I still stand by recommending the Outlaw 1050. If however, you could get into serious spousal trouble by spending that much (as I've almost done), then I think that you can still get a good used receiver on this site at a more comfortable price.
I owned a Denon AVR-3300 for about 2 years and sold it about 8 month ago for about the price you are looking to pay. For a receiver, I thought that it was pretty good (especially if you pick one up for $450).
What annoyed me most about the AVR-3300 was that damn fan that I could always hear. Now, my unit wasn't defective - the fan was operating as designed. I'm just hypersensitive to fan / background noise (I live about 8 miles north of the Dallas / Ft. Worth airport and the noise from the planes drives me mad).

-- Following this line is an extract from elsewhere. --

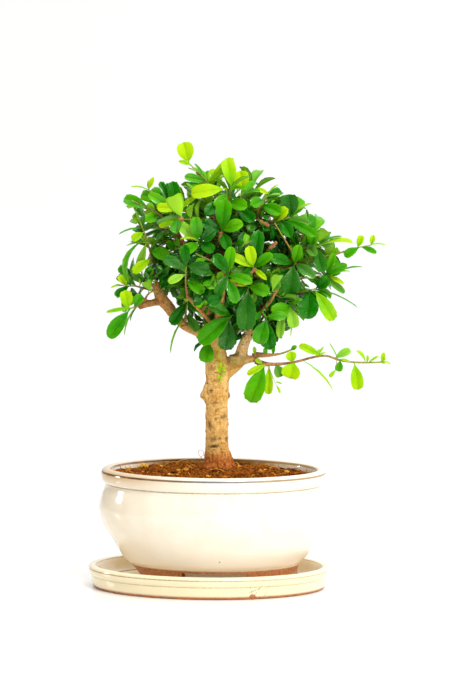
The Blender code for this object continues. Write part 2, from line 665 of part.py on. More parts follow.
def fill_route(index, draw, stems):
    """A twig from the wood out to one of the evenly spread tips."""
    direction = fill_direction(index)
    tip = CROWN_MIDDLE + crown_reach(direction) * draw.uniform(0.76, 0.9)
    tip += Vector((draw.uniform(-4, 4), draw.uniform(-4, 4), draw.uniform(-3, 3)))
    inner = CROWN_MIDDLE.lerp(tip, draw.uniform(0.35, 0.6))
    root = Vector(stems.nearest(inner))
    middle = root.lerp(tip, 0.5) + Vector((draw.uniform(-3, 3), draw.uniform(-3, 3), draw.uniform(-1, 4)))
    return [root, middle, tip]


def fill_leaves(crown, name, stations, draw):
    """Leaves in a spiral along a twig's outer part, with a few round its tip."""
    leaves = []
    turn = draw.uniform(0, 2 * math.pi)
    for index in range(FILL_LEAVES):
        share = 1.0 - FILL_LEAF_SPACING * index
        base, direction = along(stations, share)
        outward = (base - CROWN_MIDDLE).normalized()
        length = draw.uniform(*LEAF_LENGTH_RANGE)
        width = length * draw.uniform(*LEAF_WIDTH_SHARE_RANGE)
        turn += GOLDEN_ANGLE
        side = direction.orthogonal().normalized()
        other = direction.cross(side)
        spread = draw.uniform(*LEAF_SPREAD_RANGE)
        sway = Vector((draw.uniform(-1, 1), draw.uniform(-1, 1), draw.uniform(-1, 1)))

        def make_leaf(attempt):
            angle = turn + attempt * LEAF_TURN_PER_TRY
            size = 1 - LEAF_SHRINK_PER_TRY * attempt
            across = side * math.cos(angle) + other * math.sin(angle)
            heading = direction * math.cos(spread) + across * math.sin(spread) + outward * LEAF_OUTWARD_PULL
            tip = base + heading.normalized() * length * size
            facing = outward + Vector((0, 0, 0.7)) + sway * 0.35
            return Leaf(base, tip, width * size, facing, index % 3 != 2)

        leaf = place_leaf(crown, name, make_leaf, SPIRAL_FOOT_SHARE)
        if leaf:
            leaves.append(leaf)
    return leaves


def grow_plant():
    """Work out the limbs, then every twig, then every leaf, so that none crosses another."""
    limbs = {name: smooth_route(points, LIMB_STEP) for name, points in LIMBS.items()}
    stems = Stems(limbs.values())
    crown = Crown(limbs.values())
    twigs = {}
    for name, (route, rows) in SHOOTS.items():
        twigs[name] = seat_on_wood(route, stems)
        crown.add(name + " twig", tube_shell(twigs[name], SEAT_GAP))
    for index in range(FILL_SHOOTS):
        name = f"fill_{index + 1:02d}"
        draw = random.Random(FILL_SEED * 1000 + index)
        for attempt in range(FILL_TRIES):
            stations = seat_on_wood(fill_route(index, draw, stems), stems)
            shell = tube_shell(stations, SEAT_GAP)
            if crown.is_free(tube_shell(stations[1:], SEAT_GAP)) and crown.is_free(shell, beside="wood"):
                twigs[name] = stations
                crown.add(name + " twig", shell)
                break
    leaves = {name: leaves_of_shoot(crown, name, twigs[name], rows) for name, (route, rows) in SHOOTS.items()}
    for name, stations in twigs.items():
        if name not in leaves:
            leaves[name] = fill_leaves(crown, name, stations, random.Random(name))
    return limbs, twigs, leaves


def clear_scene():
    for leftover in list(bpy.data.objects):
        bpy.data.objects.remove(leftover, do_unlink=True)


def new_collection(name):
    collection = bpy.data.collections.new(name)
    bpy.context.scene.collection.children.link(collection)
    return collection


def plain_material(name, colour, roughness, metallic=0.0):
    material = bpy.data.materials.new(name)
    material.use_nodes = True
    shader = material.node_tree.nodes["Principled BSDF"]
    shader.inputs["Base Color"].default_value = (*colour, 1.0)
    shader.inputs["Roughness"].default_value = roughness
    shader.inputs["Metallic"].default_value = metallic
    return material


def mesh_object(name, points, edges, faces, collection):
    mesh = bpy.data.meshes.new(name)
    mesh.from_pydata([Vector(point) * MM for point in points], edges, faces)
    mesh.update()
    obj = bpy.data.objects.new(name, mesh)
    collection.objects.link(obj)
    return obj


def settled(obj, weld=1e-6):
    """Replace an object by the plain closed mesh that it evaluates to, with its faces out."""
    depsgraph = bpy.context.evaluated_depsgraph_get()
    mesh = bpy.data.meshes.new_from_object(obj.evaluated_get(depsgraph))
    body = bmesh.new()
    body.from_mesh(mesh)
    bmesh.ops.remove_doubles(body, verts=body.verts, dist=weld)
    bmesh.ops.recalc_face_normals(body, faces=body.faces)
    body.to_mesh(mesh)
    body.free()
    result = bpy.data.objects.new(obj.name + "_settled", mesh)
    for collection in obj.users_collection:
        collection.objects.link(result)
    name = obj.name
    bpy.data.objects.remove(obj, do_unlink=True)
    result.name = name
    mesh.name = name
    return result


def turned(name, outline, collection):
    """Turn an outline round the upright axis, then narrow it to the oval plan."""
    points = [(radius, 0.0, height) for radius, height in outline]
    edges = [(i, i + 1) for i in range(len(points) - 1)]
    obj = mesh_object(name, points, edges, [], collection)
    screw = obj.modifiers.new("turn", "SCREW")
    screw.steps = OVAL_STEPS
    screw.render_steps = OVAL_STEPS
    screw.use_merge_vertices = True
    screw.merge_threshold = 0.00001
    obj = settled(obj)
    for vertex in obj.data.vertices:
        vertex.co.y *= OVAL_DEPTH
    return obj


def tube(name, stations, roundness, collection):
    """A tapered tube with closed ends through (x, y, z, radius) stations."""
    curve = bpy.data.curves.new(name, "CURVE")
    curve.dimensions = "3D"
    curve.bevel_depth = MM
    curve.bevel_resolution = roundness
    curve.use_fill_caps = True
    spline = curve.splines.new("POLY")
    spline.points.add(len(stations) - 1)
    for point, station in zip(spline.points, stations):
        point.co = (*(station[:3] * MM), 1.0)
        point.radius = float(station[3])
    obj = bpy.data.objects.new(name, curve)
    collection.objects.link(obj)
    return settled(obj)


def cut(target, cutter):
    """Take a cutter away from a piece, and drop the cutter."""
    modifier = target.modifiers.new("cut", "BOOLEAN")
    modifier.operation = "DIFFERENCE"
    modifier.object = cutter
    target = settled(target)
    bpy.data.objects.remove(cutter, do_unlink=True)
    return target


def keep_one_body(obj):
    """Drop loose scraps and sealed hollows: only the largest connected shell stays."""
    body = bmesh.new()
    body.from_mesh(obj.data)
    left = set(body.verts)
    islands = []
    while left:
        island = set()
        front = [left.pop()]
        while front:
            vertex = front.pop()
            island.add(vertex)
            for edge in vertex.link_edges:
                other = edge.other_vert(vertex)
                if other in left:
                    left.discard(other)
                    front.append(other)
        islands.append(island)
    islands.sort(key=len)
    for island in islands[:-1]:
        bmesh.ops.delete(body, geom=list(island), context="VERTS")
    body.to_mesh(obj.data)
    body.free()


def fuse(base, others, collection):
    """Join pieces to the base by one Boolean union on a collection, then drop the pieces."""
    operands = new_collection(base.name + "_pieces")
    for piece in others:
        operands.objects.link(piece)
        collection.objects.unlink(piece)
    modifier = base.modifiers.new("fuse", "BOOLEAN")
    modifier.operation = "UNION"
    modifier.operand_type = "COLLECTION"
    modifier.collection = operands
    modifier.solver = "MANIFOLD"
    base = settled(base)
    for piece in others:
        bpy.data.objects.remove(piece, do_unlink=True)
    bpy.data.collections.remove(operands)
    keep_one_body(base)
    return base


def finished(obj, material, sharp=SHARP_ANGLE):
    """Give a piece its material and smooth shading with its real edges kept sharp."""
    obj.data.materials.append(material)
    obj.data.shade_smooth()
    obj.data.set_sharp_from_angle(angle=sharp)
    return obj


def build_tray(collection):
    tray = turned("drip_tray", TRAY_OUTLINE, collection)
    return finished(tray, plain_material("cream_glaze_tray", (0.80, 0.70, 0.52), 0.2))


def box_cutter(name, size, middle, collection):
    bpy.ops.mesh.primitive_cube_add(size=1.0, location=[value * MM for value in middle])
    cutter = bpy.context.active_object
    cutter.name = name
    cutter.scale = [value * MM for value in size]
    return stow_cutter(cutter, collection)


def round_cutter(name, radius, heights, x, sides, collection):
    bottom, top = heights
    middle = (x * MM, 0, (top + bottom) / 2 * MM)
    bpy.ops.mesh.primitive_cylinder_add(
        vertices=sides, radius=radius * MM, depth=(top - bottom) * MM, location=middle
    )
    cutter = bpy.context.active_object
    cutter.name = name
    return stow_cutter(cutter, collection)


def stow_cutter(cutter, collection):
    for home in list(cutter.users_collection):
        home.objects.unlink(cutter)
    collection.objects.link(cutter)
    cutter.hide_render = True
    cutter.display_type = "WIRE"
    return cutter


def press_uneven(obj):
    """Move a piece to the pot's place and give it the pot's low bulge and leaning foot."""
    for vertex in obj.data.vertices:
        x, y, z = vertex.co / MM
        away = (z - LOW_BULGE_HEIGHT) / LOW_BULGE_SPREAD
        bulge = LOW_BULGE * max(0.0, x / BULGE_REACH) * math.exp(-away * away)
        lean = FOOT_LEAN * min(1.0, max(0.0, (FOOT_LEAN_TOP - z) / FOOT_LEAN_RISE))
        vertex.co.x += (POT_SHIFT + bulge + lean) * MM


def build_pot(collection, cutters):
    pot = turned("pot", POT_OUTLINE, collection)
    gap_size = (FOOT_GAP_WIDTH, 200.0, FOOT_GAP_HEIGHT * 2)
    pot = cut(pot, box_cutter("foot_gap", gap_size, (FOOT_GAP_SHIFT, 0, POT_FOOT_HEIGHT), cutters))
    through_floor = (POT_FOOT_HEIGHT, POT_FLOOR_TOP + 4)
    for side in (-1, 1):
        x = side * DRAIN_SPACING / 2
        pot = cut(pot, round_cutter("drain", DRAIN_RADIUS, through_floor, x, DRAIN_SIDES, cutters))
    press_uneven(pot)
    return finished(pot, plain_material("cream_glaze_pot", (0.85, 0.76, 0.60), 0.15))


def soil_height(x, y, share):
    """Height of the soil's surface: heaped in the middle, with small lumps."""
    heap = SOIL_EDGE_HEIGHT + (SOIL_HEAP_HEIGHT - SOIL_EDGE_HEIGHT) * max(0.0, 1 - share) ** SOIL_HEAP_POWER
    lumps = math.sin(0.31 * x + 1.3) * math.cos(0.37 * y) + 0.6 * math.sin(0.7 * x - 0.5 * y)
    return heap + SOIL_LUMP * lumps


def build_soil(collection, cutters):
    edge = SOIL_SIDE_POINTS[-1][0] - SOIL_SIDE_GAP
    rings = [(edge * share, SOIL_EDGE_HEIGHT) for share in reversed(SOIL_RING_SHARES)]
    side = [(radius - SOIL_SIDE_GAP, height + SEAT_GAP) for radius, height in reversed(SOIL_SIDE_POINTS)]
    bottom = side[-1][1]
    outline = [(0.0, SOIL_EDGE_HEIGHT)] + rings + [(edge, SOIL_EDGE_HEIGHT)] + side + [(0.0, bottom)]
    soil = turned("soil", outline, collection)
    for vertex in soil.data.vertices:
        x, y, z = vertex.co / MM
        if z > SOIL_EDGE_HEIGHT - 0.1:
            share = math.hypot(x, y / OVAL_DEPTH) / edge
            vertex.co.z = soil_height(x, y, share) * MM
    press_uneven(soil)
    through_top = (HOLE_BOTTOM, SOIL_HEAP_HEIGHT + 20)
    hole = round_cutter("hole", STUMP_RADIUS + SEAT_GAP, through_top, TRUNK_X, HOLE_SIDES, cutters)
    soil = cut(soil, hole)
    return finished(soil, plain_material("potting_soil", (0.09, 0.035, 0.012), 0.95))


def build_wood(limbs, collection):
    tubes = []
    for name, stations in limbs.items():
        roundness = TRUNK_ROUNDNESS if name == "trunk" else LIMB_ROUNDNESS
        tubes.append(tube("limb_" + name, stations, roundness, collection))
    wood = fuse(tubes[0], tubes[1:], collection)
    wood.name = "trunk_and_limbs"
    return finished(wood, plain_material("pale_bark", (0.55, 0.34, 0.14), 0.8))


def build_shoot(name, stations, leaves, collection):
    """A twig and its leaves, fused."""
    twig = tube("shoot_" + name, stations, 0, collection)
    blades = []
    for index, leaf in enumerate(leaves):
        points, faces = leaf.solid()
        blade = mesh_object(f"leaf_{index}", points, [], faces, collection)
        blades.append(settled(blade))
    shoot = fuse(twig, blades, collection)
    return finished(shoot, plain_material("leaves_" + name, (0.05, 0.30, 0.02), 0.35))


def main():
    clear_scene()
    parts = new_collection(OBJECT_NAME)
    cutters = new_collection("cutters")
    build_tray(parts)
    build_pot(parts, cutters)
    build_soil(parts, cutters)
    limbs, twigs, leaves = grow_plant()
    build_wood(limbs, parts)
    for name, stations in twigs.items():
        build_shoot(name, stations, leaves[name], parts)


main()
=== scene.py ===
# %% [markdown]
# # A fukien tea bonsai in its glazed pot
# The tree is a young trunk with a round crown of small glossy leaves, planted in an oval
# stoneware pot that stands on its own tray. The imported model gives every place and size, and this
# script gives the looks. Each step says what the real thing is and how it is made here.

# %% The frame
import json
import math
import random
import bmesh
import bpy
import numpy as np
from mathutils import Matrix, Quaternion, Vector, noise
from mathutils.bvhtree import BVHTree

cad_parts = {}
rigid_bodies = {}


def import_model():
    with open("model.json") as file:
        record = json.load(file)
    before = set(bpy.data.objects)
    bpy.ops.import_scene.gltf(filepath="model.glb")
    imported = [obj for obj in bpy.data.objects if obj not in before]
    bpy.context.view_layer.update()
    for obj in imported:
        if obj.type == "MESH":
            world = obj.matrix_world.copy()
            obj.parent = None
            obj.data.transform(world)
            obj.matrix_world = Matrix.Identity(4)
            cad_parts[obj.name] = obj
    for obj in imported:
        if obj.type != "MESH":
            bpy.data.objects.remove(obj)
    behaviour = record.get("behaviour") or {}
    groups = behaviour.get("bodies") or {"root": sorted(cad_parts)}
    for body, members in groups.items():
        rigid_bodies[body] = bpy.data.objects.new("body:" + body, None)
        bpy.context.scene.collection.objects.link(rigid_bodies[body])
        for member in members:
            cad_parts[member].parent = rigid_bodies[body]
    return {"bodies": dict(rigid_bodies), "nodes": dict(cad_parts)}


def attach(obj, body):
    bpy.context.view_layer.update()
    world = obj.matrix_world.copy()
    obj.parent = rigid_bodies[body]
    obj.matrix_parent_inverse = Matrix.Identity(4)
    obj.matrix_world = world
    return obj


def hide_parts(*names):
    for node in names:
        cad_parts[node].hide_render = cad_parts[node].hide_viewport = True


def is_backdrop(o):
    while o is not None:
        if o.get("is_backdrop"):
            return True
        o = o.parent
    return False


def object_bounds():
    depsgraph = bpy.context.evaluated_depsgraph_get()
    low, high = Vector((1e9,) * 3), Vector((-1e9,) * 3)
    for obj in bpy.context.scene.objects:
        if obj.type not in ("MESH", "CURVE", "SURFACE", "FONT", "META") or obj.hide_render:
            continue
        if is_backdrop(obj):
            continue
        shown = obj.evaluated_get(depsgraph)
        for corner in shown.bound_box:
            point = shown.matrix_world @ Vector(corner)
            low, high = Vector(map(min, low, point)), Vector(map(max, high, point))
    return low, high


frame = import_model()
cad_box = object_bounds()
MM = 0.001
print("bodies", sorted(frame["bodies"]), "and", len(frame["nodes"]), "nodes")
print("size in mm", [round(side / MM, 1) for side in cad_box[1] - cad_box[0]])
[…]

Also, although it's rated at 105 watts per channel, you're only going to get about 80 usable before distortion really kicks in. I never really had a issue with that for movies, but if you drive the 5-channel stereo surround mode hard with music (especially with lots of bass), it begins to become more noticable.
I know that this sounds discouraging, but it really isn't meant to be. Like I said, for a $450 receiver, it's not a bad buy.
Would I take it over an Outlaw. Hmmmmmm. I don't know. I've never used the Outlaw, so it wouldn't be fair for me to say.
However, Outlaw has a 30 day money back guarantee. So my advice would be to go with the Outlaw, and if you decide you don't like it, send it back for a refund.